Although the notification appears to have drastically modified the ELSS rules, the Association of Mutual Funds of India (Amfi) thinks otherwise. A leading fund manager says the government merely copy-pasted the 1992 regulations and issued these as new. Lazy officials clearly forgot that mutual funds have had a chequered existence in the past 13 years and their regulations and reporting requirements have been drastically overhauled by the capital market regulator. Consequently, a key amendment incorporated in 1998, allowing tax-saving schemes to become open-ended was simply forgotten, leading to panic and confusion among taxpayers.
Finance minister P Chidambaram’s Budget introduced Section 80C under which a clutch of investments would together be entitled to a tax deduction of Rs 1 lakh from financial year 2005-06. That was eight months back.

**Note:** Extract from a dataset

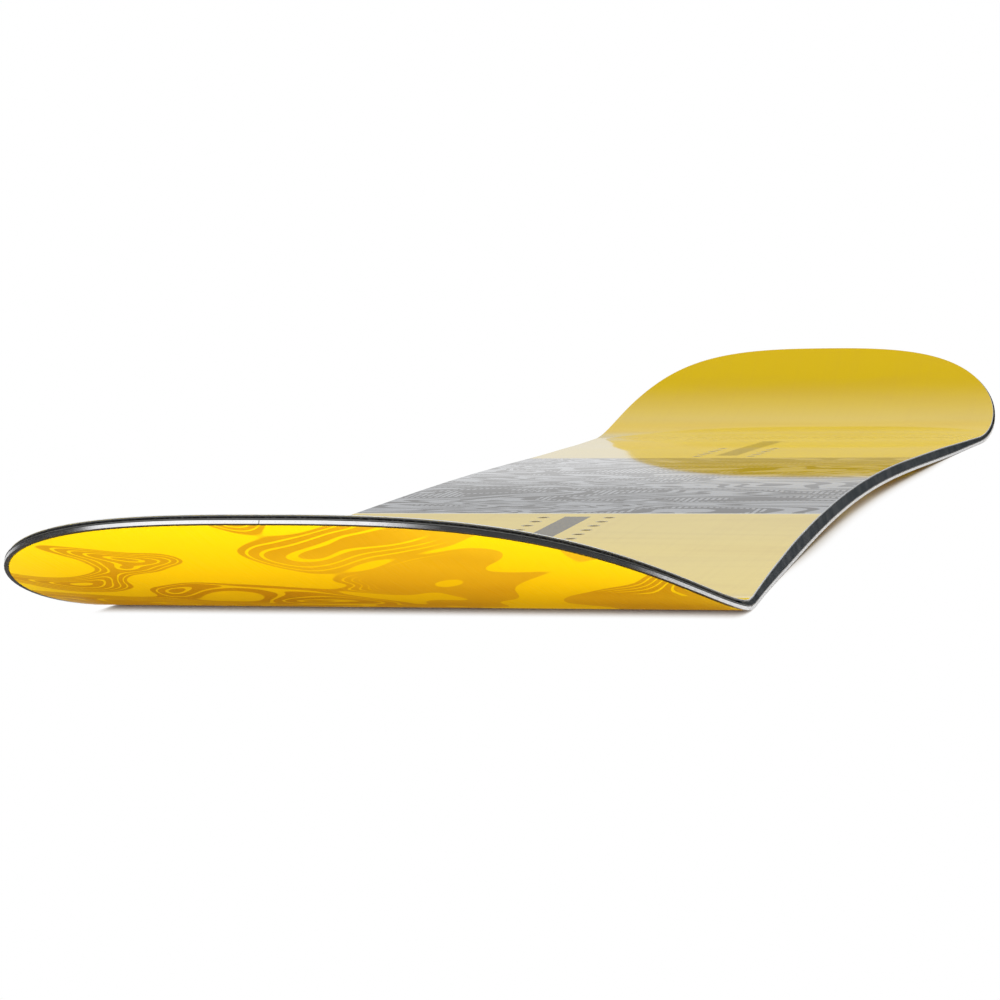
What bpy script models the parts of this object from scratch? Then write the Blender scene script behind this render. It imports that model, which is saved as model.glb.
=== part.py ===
"""A wide directional snowboard, laid up as the real one is: base and steel edges, a glass laminate,
a core of glued wood strips between sidewalls and tip fills, threaded binding inserts, a second
laminate and the topsheet.

Metres, +Z up. The nose points to -Y, the tail to +Y, and the board rests on its base at z = 0.
Each layer is drawn flat, as if the board had no curve, and is then pressed over the side profile
as it is in the mould: cut across at every station of the profile and bent there."""

import math

import bmesh
import bpy
from mathutils import Matrix, Vector
from mathutils.geometry import interpolate_bezier

# Outline, seen from above: a sidecut between the contact points and a rounded tip at each end
BOARD_LENGTH = 1.520
WAIST_HALF_WIDTH = 0.1404
WAIST_Y = 0.085
NOSE_SIDECUT_RADIUS = 7.0
TAIL_SIDECUT_RADIUS = 6.3
NOSE_SHOULDER = 0.250
NOSE_BLUNTNESS = 0.093
TAIL_SHOULDER = 0.190
TAIL_BLUNTNESS = 0.130
TIP_FLAT_HALF = 0.006

# Side profile of the base: a kick at each end, two flat stretches and the camber between the feet
NOSE_KICK_LENGTH = 0.262
TAIL_KICK_LENGTH = 0.211
NOSE_FLAT_LENGTH = 0.138
TAIL_FLAT_LENGTH = 0.079
CAMBER_HEIGHT = 0.0059
NOSE_BEND_RADIUS = 0.21
NOSE_BEND_LENGTH = 0.030
NOSE_SWEEP_RADIUS = 0.945
TAIL_BEND_RADIUS = 0.405
TAIL_BEND_LENGTH = 0.141
TAIL_SWEEP_RADIUS = 0.25

# Thickness of the finished board under each foot and at the tips, and where the thinning ends
FRONT_THICKNESS = 0.0098
REAR_THICKNESS = 0.0086
TIP_THICKNESS = 0.0049
NOSE_THINNING_RUN_ON = 0.025
TAIL_THINNING_RUN_ON = 0.030

# The layers between
BOND_LINE = 0.0002
BASE_THICKNESS = 0.0012
GLASS_THICKNESS = 0.0004
TOPSHEET_THICKNESS = 0.0004

# Steel edge: a square rail with a toothed flange, which the laminate locks on to the base
EDGE_HEIGHT = 0.0019
EDGE_WIDTH = 0.0020
FLANGE_THICKNESS = 0.0005
FLANGE_ROOT = 0.0036
FLANGE_REACH = 0.0065
TOOTH_PITCH = 0.040
TOOTH_GAP = 0.012
EDGE_JOINT_GAP = 0.0003
EDGE_TO_BASE_GAP = 0.0003

# Where the bottom laminate comes down from the flange to the base
STEP_MARGIN = 0.0003
STEP_WIDTH = 0.0012

# Sidewalls, tip fills and core
SIDEWALL_WIDTH = 0.0090
SIDEWALL_LEAN = 0.0013
BUTT_JOINT = 0.0003
NOSE_FILL_DEPTH = 0.085
TAIL_FILL_DEPTH = 0.070
STRIP_WIDTH = 0.020
GLUE_LINE = 0.0002

# Binding inserts: two packs of two rows
STANCE_WIDTH = 0.570
STANCE_CENTRE_Y = 0.055
PACK_COLUMNS = 6
PACK_PITCH = 0.020
ROW_SPACING = 0.040
PACK_MARGIN = 0.012
INSERT_SIDES = 8
INSERT_FLANGE_RADIUS = 0.0080
INSERT_FLANGE_HEIGHT = 0.0010
INSERT_BARREL_RADIUS = 0.0046
INSERT_BORE_RADIUS = 0.0025
INSERT_FLOOR = 0.0010
INSERT_CLEARANCE = 0.0003
DECK_HOLE_RADIUS = 0.0036

# How finely the curves are divided
TIP_POINTS = 14
CORE_END_POINTS = 10
BEND_FACETS = 3
SWEEP_FACETS = 6
LONGEST_FACET = 0.095
SNAP = 0.00002
CUT_THROUGH = 0.05

# Finishes: colour, roughness, metallic
TOPSHEET_FINISH = ((0.80, 0.62, 0.10), 0.12, 0.0)
GLASS_FINISH = ((0.06, 0.06, 0.06), 0.55, 0.0)
SIDEWALL_FINISH = ((0.02, 0.02, 0.024), 0.50, 0.0)
BASE_FINISH = ((0.90, 0.55, 0.02), 0.30, 0.0)
STEEL_FINISH = ((0.62, 0.62, 0.64), 0.25, 1.0)
POPLAR_FINISH = ((0.72, 0.56, 0.36), 0.60, 0.0)
ASH_FINISH = ((0.55, 0.38, 0.21), 0.60, 0.0)

# Heights above the underside of the base. The upper ones are those at full thickness.
FULL_THICKNESS = max(FRONT_THICKNESS, REAR_THICKNESS)
FLANGE_BOTTOM = EDGE_HEIGHT - FLANGE_THICKNESS
GLASS_LOW = BASE_THICKNESS + BOND_LINE
GLASS_HIGH = EDGE_HEIGHT + BOND_LINE
CORE_BOTTOM = GLASS_LOW + GLASS_THICKNESS + BOND_LINE
WALL_BOTTOM = GLASS_HIGH + GLASS_THICKNESS + BOND_LINE
TOPSHEET_BOTTOM = FULL_THICKNESS - TOPSHEET_THICKNESS
TOP_GLASS_BOTTOM = TOPSHEET_BOTTOM - BOND_LINE - GLASS_THICKNESS
CORE_TOP = TOP_GLASS_BOTTOM - BOND_LINE
INSERT_FLANGE_TOP = CORE_BOTTOM + INSERT_FLANGE_HEIGHT
THINNING_START = max(WALL_BOTTOM, INSERT_FLANGE_TOP + BOND_LINE)

# Insets from the outline, and places along the board
STEP_OUTER = FLANGE_REACH + STEP_MARGIN
STEP_INNER = STEP_OUTER + STEP_WIDTH
CORE_INSET = SIDEWALL_WIDTH + BUTT_JOINT
BASE_INSET = EDGE_WIDTH + EDGE_TO_BASE_GAP
TIP_Y = BOARD_LENGTH / 2
NOSE_CONTACT_Y = -TIP_Y + NOSE_KICK_LENGTH
TAIL_CONTACT_Y = TIP_Y - TAIL_KICK_LENGTH
CAMBER_START_Y = NOSE_CONTACT_Y + NOSE_FLAT_LENGTH
CAMBER_END_Y = TAIL_CONTACT_Y - TAIL_FLAT_LENGTH
PACK_CENTRES = {
    "front": STANCE_CENTRE_Y - STANCE_WIDTH / 2,
    "rear": STANCE_CENTRE_Y + STANCE_WIDTH / 2,
}
PACK_HALF_LENGTH = (PACK_COLUMNS - 1) * PACK_PITCH / 2
PAD_HALF_LENGTH = PACK_HALF_LENGTH + PACK_MARGIN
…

Meanwhile, the capital market has been booming and the time for making this year’s tax-saving investments was ticking away. So three mutual funds went ahead and announced ELSS schemes, with the provision that the government notification was yet to be issued.

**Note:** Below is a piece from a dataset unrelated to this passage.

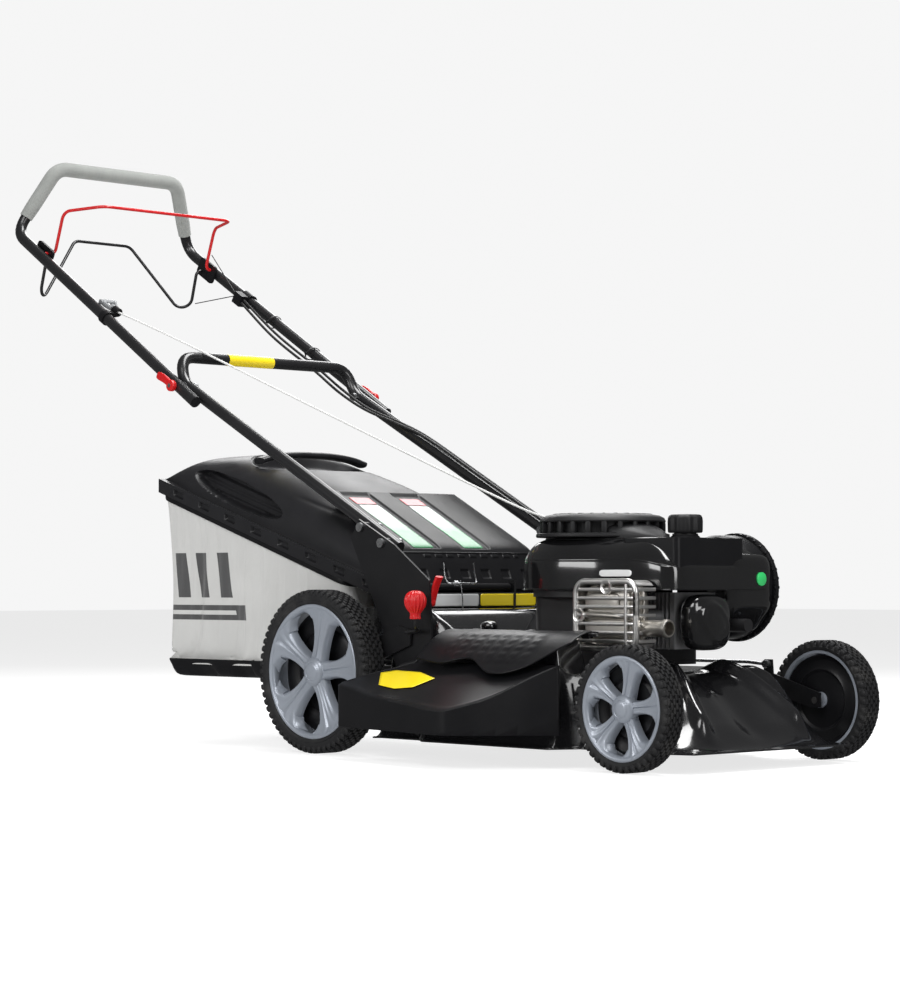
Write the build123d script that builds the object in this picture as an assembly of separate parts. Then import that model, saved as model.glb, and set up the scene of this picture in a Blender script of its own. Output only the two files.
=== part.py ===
from build123d import *
import os
from math import asin, atan2, cos, degrees, hypot, radians, sin

# Walk-behind rotary mower with a rear bag, a side chute and a folding handle. All sizes in millimetres.
# Modelling frame: ground at z = 0, rear axle at x = 0, forward +X, the operator's left +Y, up +Z.
# Every node is shifted at export so that the origin is the bottom centre of the whole object's box.

# --- driving sizes ---
WHEEL_BASE = 700.0
REAR_WHEEL_R, REAR_TYRE_W, REAR_RIM_R, REAR_OUT = 142.0, 50.0, 117.0, 298.0
FRONT_WHEEL_R, FRONT_TYRE_W, FRONT_RIM_R, FRONT_OUT = 100.0, 42.0, 83.0, 262.0
AXLE_R = 6.0
RIM_WALL, SPOKES = 8.0, 5
DECK_BOTTOM, DECK_TOP, DECK_WALL = 30.0, 150.0, 3.0
DECK_BACK, DECK_FRONT = 95.0, 790.0
DECK_HALF, DECK_HALF_BACK, DECK_HALF_FRONT = 262.0, 238.0, 207.0
REAR_PAN_END, NOSE_START = 216.0, 566.0
CRANK_X = 418.0
BLADE_R, BLADE_W, BLADE_T, BLADE_Z = 240.0, 55.0, 4.0, 58.0
SHAFT_R = 12.5
BELT_Z, BELT_H, BELT_T = 105.0, 12.0, 5.0
ENGINE_PULLEY_R, DRIVE_PULLEY_R = 25.0, 26.0
TUBE_R, TUBE_WALL, HANDLE_BEND = 11.0, 1.5, 36.0
LOWER_Y, UPPER_Y, GRIP_Y = 213.0, 238.0, 219.0
JOINT_X, JOINT_Z = -459.0, 665.0
FOAM_R = 15.0
BAIL_R = 3.2
CABLE_R = 2.7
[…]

They now find the ELSS has turned into an unworkable 10-year close-ended fund, which would have to stop taking new subscriptions after the seventh year (due to the three year lock-in). The regulation prescribes a repurchase price, without realising that Sebi rules now mandate repurchase at the ruling Net Asset Value (NAV). All funds now announce daily NAVs and even close-ended ones announce weekly NAVs, because investors have a right to know the value of their investment. The CBDT notification, however, prescribes that the repurchase price for ELSS schemes will be announced a year after the date of allotment, on a half-yearly basis, and at least once a month after repurchase commences.

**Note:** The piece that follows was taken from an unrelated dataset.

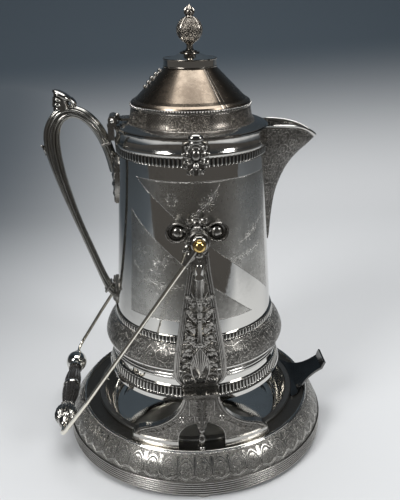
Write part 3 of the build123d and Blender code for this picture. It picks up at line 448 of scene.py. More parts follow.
def both_sides(make, name, material, body, stands_for=None, **facts):
    """The front piece, and its mirror image at the back."""
    for side, flip in (("front", 1.0), ("back", -1.0)):
        bm = placed(make(), Matrix.Diagonal((1.0, flip, 1.0, 1.0)))
        hides = (stands_for + "_" + side,) if stands_for else ()
        finished(bm, name + "_" + side, material, body, hides, **facts)


def on_round(x, z, radius):
    """A point at x and z on the front of a cylinder."""
    return (x, -math.sqrt(radius * radius - x * x), z)


cast = plated("cast silver", bright=(0.40, 0.385, 0.36), dull=(0.11, 0.104, 0.095), amount=0.5, sheen=0.22,
              crevice=1.2)


def engraved_ground(tree):
    """Small flowers on the flat face of a casting."""
    x, y, z = here(tree)
    raised, ground = flowers(tree, x, z, 135.0, 0.1)
    return raised, ground * 0.5, None


engraved_cast = plated("engraved casting", bright=(0.38, 0.365, 0.34), dull=(0.12, 0.113, 0.103), sheen=0.26,
                       pattern=engraved_ground, depth=0.0005)


def foot_mask(tree):
    """The casting is engraved above its plain stepped feet."""
    lift, ground, _ = engraved_ground(tree)
    x, y, z = here(tree)
    radius = (x * x + y * y).op("SQRT")
    face = z.ramp(0.0555, 0.0570) * radius.ramp(0.1283, 0.1287)
    return lift * face, ground * face, (1.0 - face) * 0.6


finish_node(plated("bracket casting", bright=(0.38, 0.365, 0.34), dull=(0.12, 0.113, 0.103), sheen=0.24,
                   pattern=foot_mask, depth=0.0005), "bracket_front", "bracket_back")
finish_node(engraved_cast, "strap_front", "strap_back")
finish_node(cast, "post_front", "post_back")

SHOULDER = [
    (17.4, 110.0), (18.0, 103.0), (23.0, 91.8), (32.0, 81.4), (44.6, 72.0), (57.6, 66.2), (64.5, 62.4),
    (69.6, 56.4)]
ARCH = [(25.2, 46.0), (25.2, 60.0), (24.2, 66.0), (17.6, 74.9), (9.0, 78.6), (5.4, 79.4)]
STRAP_EDGE = [(12.9, 107.0), (12.9, 98.0), (12.9, 89.0), (8.2, 88.8), (7.0, 81.2), (0.0, 73.4)]


def bracket_trim():
    """Rims along the shoulders and the arch, the strap's edge and its leaf, and the rosettes."""
    bm = bmesh.new()
    for s in (1, -1):
        for inset, thick in ((0.2, 1.25), (3.1, 0.6)):
            line = [on_round(s * (x - inset * 0.75), z - inset * 0.75, 129.1) for x, z in SHOULDER]
            join(bm, rod(line, thick, 10, steps=6))
        join(bm, rod([on_round(s * x, z, 129.2) for x, z in ARCH], 0.8, 8, steps=5))
        strap = [on_round(s * x, z, 130.5) for x, z in STRAP_EDGE]
        for a, b in zip(strap, strap[1:]):
            join(bm, rod([a, b], 0.55, 8, steps=2))
        base = moved(*on_round(s * 20.9, 83.0, 128.6)) @ Matrix.Rotation(math.pi / 2, 4, "X")
        rosette = turned([(0.0, 2.3), (1.1, 2.0), (1.6, 1.2), (2.1, 1.0), (3.0, 1.9), (3.9, 1.2), (4.3, 0.0),
                          (0.0, 0.0)], 20)
        join(bm, placed(rosette, base))
        spray = [(27.5, 77.2), (32.5, 72.2), (38.5, 68.0), (45.0, 64.2), (52.0, 61.2), (59.0, 59.6)]
        join(bm, rod([on_round(s * x, z + math.sin(i * 2.2) * 0.9, 129.2) for i, (x, z) in enumerate(spray)],
                     [0.75, 0.55, 0.35]))
        for i, (x, z) in enumerate(spray[:-1]):
            for lean in (1, -1):
                tip = (x + 3.2 + lean * 1.0, z - 0.6 + lean * 3.1)
                mid = (x + 1.2 + lean * 0.9, z + lean * 1.9)
                join(bm, rod([on_round(s * px, pz, 129.3) for px, pz in ((x, z), mid, tip)], [0.35, 0.85, 0.25], 6,
                             steps=3))
    for x, z in ((0, 80), (0, 86), (0, 92), (0, 98), (0, 104)):
        for s in (1, -1):
            sweep = [(0.2 * s, z - 2.6), (3.6 * s, z - 1.6), (6.3 * s, z + 1.4), (4.4 * s, z + 3.2),
                     (2.7 * s, z + 1.2)]
            if z == 80:
                sweep = [(px * 0.55, pz) for px, pz in sweep]
            join(bm, rod([on_round(px, pz, 130.7) for px, pz in sweep], [0.5, 0.75, 0.45], 6, steps=4))
        join(bm, rod([on_round(0, z - 3, 130.7), on_round(0, z + 1, 130.9), on_round(0, z + 3, 130.7)],
                     [0.4, 0.9, 0.3], 6))
    return bm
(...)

• The government appears to have done no homework on its 80C promise
• And the notification issued last week on ELSS clearly shows this
• The finance minister must ensure more responsibility among his officers
The finance minister has a penchant for introducing esoteric new taxes in each budget, but he needs to be responsible and liable to the people if regulations implementing his proposals aren’t quickly notified. Tax officials may have failed to notice the dramatic transformation of the capital market, its automation and adoption of new reporting, disclosure and governance rules. But what happened to the high-level committees created for the specific purpose of coordination and information sharing? The simple precaution of having the notification vetted by the Securities and Exchange Board of India (Sebi) could have spared a lot of confusion all around.
Sources say CBDT does, indeed, have many of its market-related tax proposals vetted by Sebi. In fact, the modalities for collecting the Securities Transaction Tax (STT) through stock exchanges was worked out in close coordination with Sebi and the bourses. That is why its implementation was smooth and glitch-free. On this occasion, there was no time for coordination, because the CBDT was in a rush to show action taken.
The absurdities in the notification were sought to be cleared on Friday, when the CBDT announced that schemes launched this fiscal will be eligible for tax benefits. But what about the structure specified in the notification? That, too, has to change. New schemes are unlikely to be launched until that is changed. Industry sources ask: “It took eight months to issue the notification, will the correction be quicker?”
In a booming capital market, when retail investors are returning to mutual funds, the fund industry may have to suffer the outcome of official indolence by not being able to collect funds under ELSS schemes for a few more months. People deeply distrust the power without accountability enjoyed by revenue collection agencies. This has now been boosted by giving bureaucrats wider discretion in deciding what constitutes fringe benefit. It is hardly a situation that encourages better tax compliance among people.